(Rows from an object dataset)
==*==
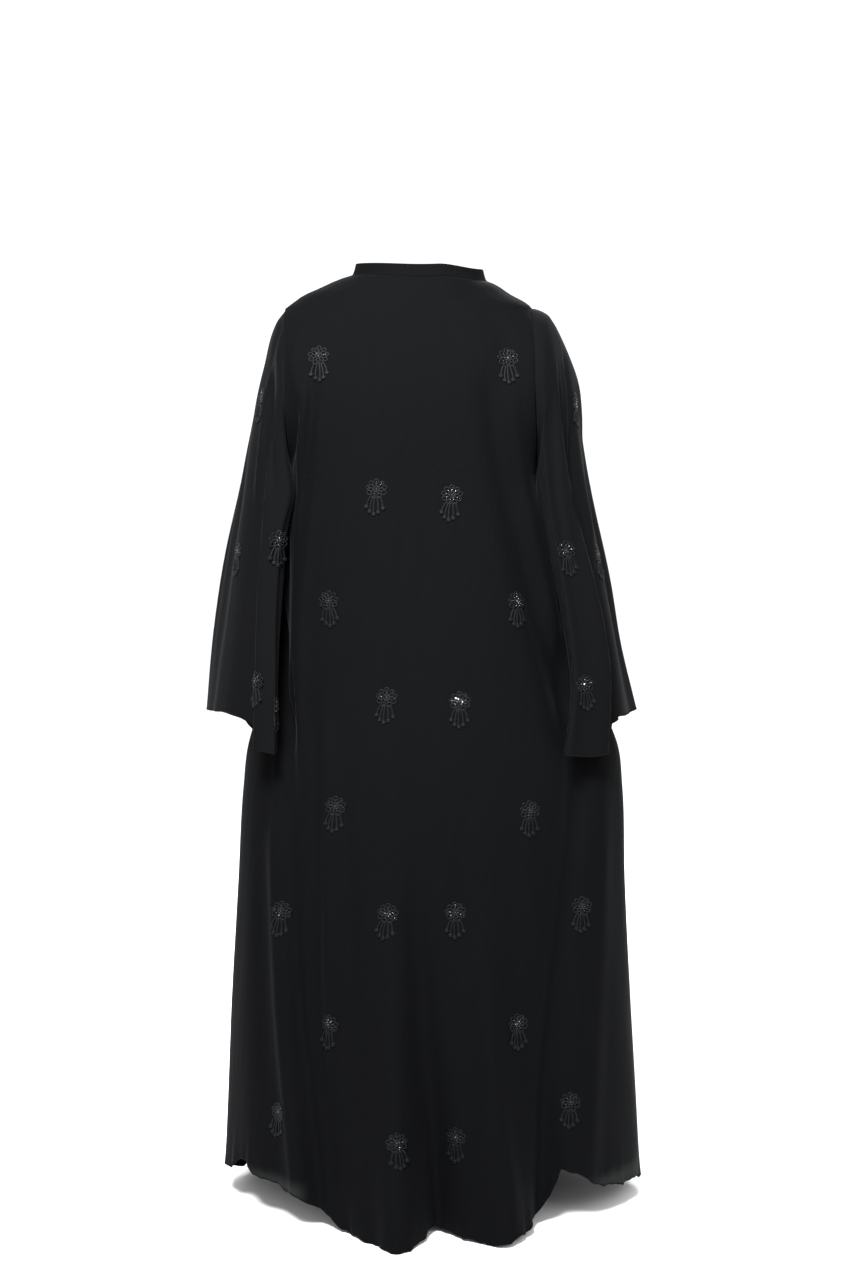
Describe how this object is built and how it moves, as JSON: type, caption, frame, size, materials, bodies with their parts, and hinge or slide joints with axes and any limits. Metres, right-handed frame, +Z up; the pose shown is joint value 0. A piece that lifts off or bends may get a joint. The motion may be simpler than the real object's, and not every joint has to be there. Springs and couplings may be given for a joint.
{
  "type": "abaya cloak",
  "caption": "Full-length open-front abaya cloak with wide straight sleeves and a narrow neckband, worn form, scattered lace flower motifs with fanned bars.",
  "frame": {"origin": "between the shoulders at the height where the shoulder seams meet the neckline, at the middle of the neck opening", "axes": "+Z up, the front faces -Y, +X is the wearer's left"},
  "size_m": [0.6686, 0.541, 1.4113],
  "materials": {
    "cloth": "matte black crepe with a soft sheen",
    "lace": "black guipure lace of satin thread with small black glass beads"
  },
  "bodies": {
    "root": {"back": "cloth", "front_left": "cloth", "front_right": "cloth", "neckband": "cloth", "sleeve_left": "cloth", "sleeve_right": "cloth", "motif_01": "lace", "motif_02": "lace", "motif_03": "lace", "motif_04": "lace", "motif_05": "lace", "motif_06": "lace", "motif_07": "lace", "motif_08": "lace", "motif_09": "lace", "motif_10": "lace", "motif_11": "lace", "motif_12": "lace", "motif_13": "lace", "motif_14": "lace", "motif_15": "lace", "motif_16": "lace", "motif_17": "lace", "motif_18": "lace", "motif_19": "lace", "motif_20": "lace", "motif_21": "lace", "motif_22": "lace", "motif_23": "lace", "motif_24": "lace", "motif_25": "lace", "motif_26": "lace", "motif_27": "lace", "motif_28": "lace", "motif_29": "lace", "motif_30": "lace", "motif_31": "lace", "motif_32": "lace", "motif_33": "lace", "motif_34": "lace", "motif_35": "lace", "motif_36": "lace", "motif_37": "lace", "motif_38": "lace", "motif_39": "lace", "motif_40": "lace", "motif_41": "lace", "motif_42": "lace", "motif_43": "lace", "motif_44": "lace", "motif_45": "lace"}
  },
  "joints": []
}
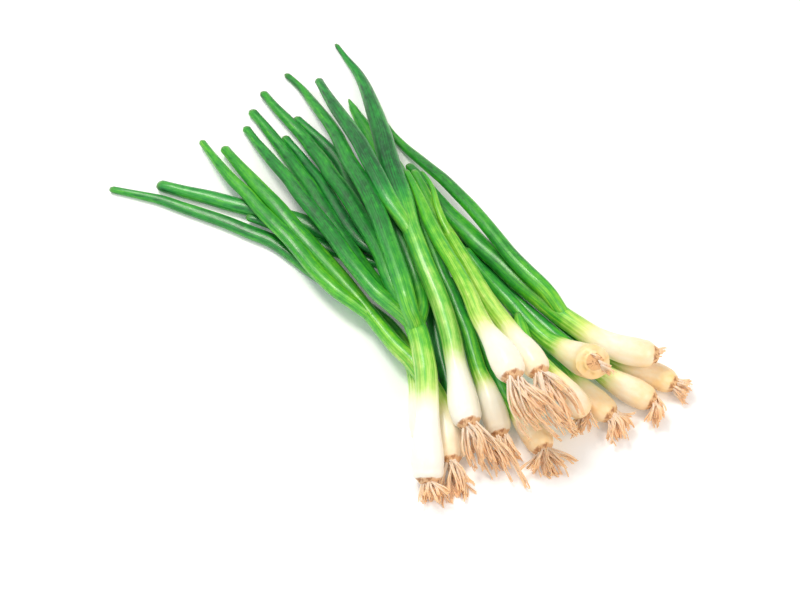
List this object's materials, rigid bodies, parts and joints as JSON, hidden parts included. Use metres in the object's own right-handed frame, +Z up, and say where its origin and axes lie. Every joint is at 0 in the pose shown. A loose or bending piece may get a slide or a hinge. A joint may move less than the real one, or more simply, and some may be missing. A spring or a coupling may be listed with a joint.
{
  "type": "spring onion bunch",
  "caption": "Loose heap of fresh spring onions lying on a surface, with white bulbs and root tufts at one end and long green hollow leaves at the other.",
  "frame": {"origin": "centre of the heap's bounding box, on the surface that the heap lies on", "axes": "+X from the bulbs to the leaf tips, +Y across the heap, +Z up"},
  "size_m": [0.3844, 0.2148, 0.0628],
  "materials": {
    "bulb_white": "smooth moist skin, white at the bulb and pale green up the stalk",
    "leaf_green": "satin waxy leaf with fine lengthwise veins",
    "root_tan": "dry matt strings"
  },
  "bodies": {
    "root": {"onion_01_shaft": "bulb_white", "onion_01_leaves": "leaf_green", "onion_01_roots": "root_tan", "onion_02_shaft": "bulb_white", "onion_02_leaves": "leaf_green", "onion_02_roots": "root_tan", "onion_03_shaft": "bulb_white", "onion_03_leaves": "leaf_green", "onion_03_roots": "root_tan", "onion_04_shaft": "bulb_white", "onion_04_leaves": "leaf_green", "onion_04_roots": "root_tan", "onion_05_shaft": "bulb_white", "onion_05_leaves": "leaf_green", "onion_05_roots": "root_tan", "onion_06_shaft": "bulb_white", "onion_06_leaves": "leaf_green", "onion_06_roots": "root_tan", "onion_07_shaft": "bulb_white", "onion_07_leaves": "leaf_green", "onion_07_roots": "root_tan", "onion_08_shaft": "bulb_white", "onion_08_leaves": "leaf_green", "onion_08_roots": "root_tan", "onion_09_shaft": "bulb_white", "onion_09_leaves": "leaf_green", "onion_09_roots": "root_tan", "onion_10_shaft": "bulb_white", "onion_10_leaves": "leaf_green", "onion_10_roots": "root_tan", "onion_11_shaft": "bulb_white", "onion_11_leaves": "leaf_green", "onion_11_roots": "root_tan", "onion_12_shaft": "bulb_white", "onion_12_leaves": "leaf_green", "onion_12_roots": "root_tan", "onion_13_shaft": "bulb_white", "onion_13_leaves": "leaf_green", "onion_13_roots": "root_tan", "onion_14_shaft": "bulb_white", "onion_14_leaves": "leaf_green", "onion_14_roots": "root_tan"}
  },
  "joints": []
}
==*==
• Short exercise:
Show the lines of the records that include the string "type".

• Output for this exercise:
Describe how this object is built and how it moves, as JSON: type, caption, frame, size, materials, bodies with their parts, and hinge or slide joints with axes and any limits. Metres, right-handed frame, +Z up; the pose shown is joint value 0. A piece that lifts off or bends may get a joint. The motion may be simpler than the real object's, and not every joint has to be there. Springs and couplings may be given for a joint.
  "type": "abaya cloak",
  "type": "spring onion bunch",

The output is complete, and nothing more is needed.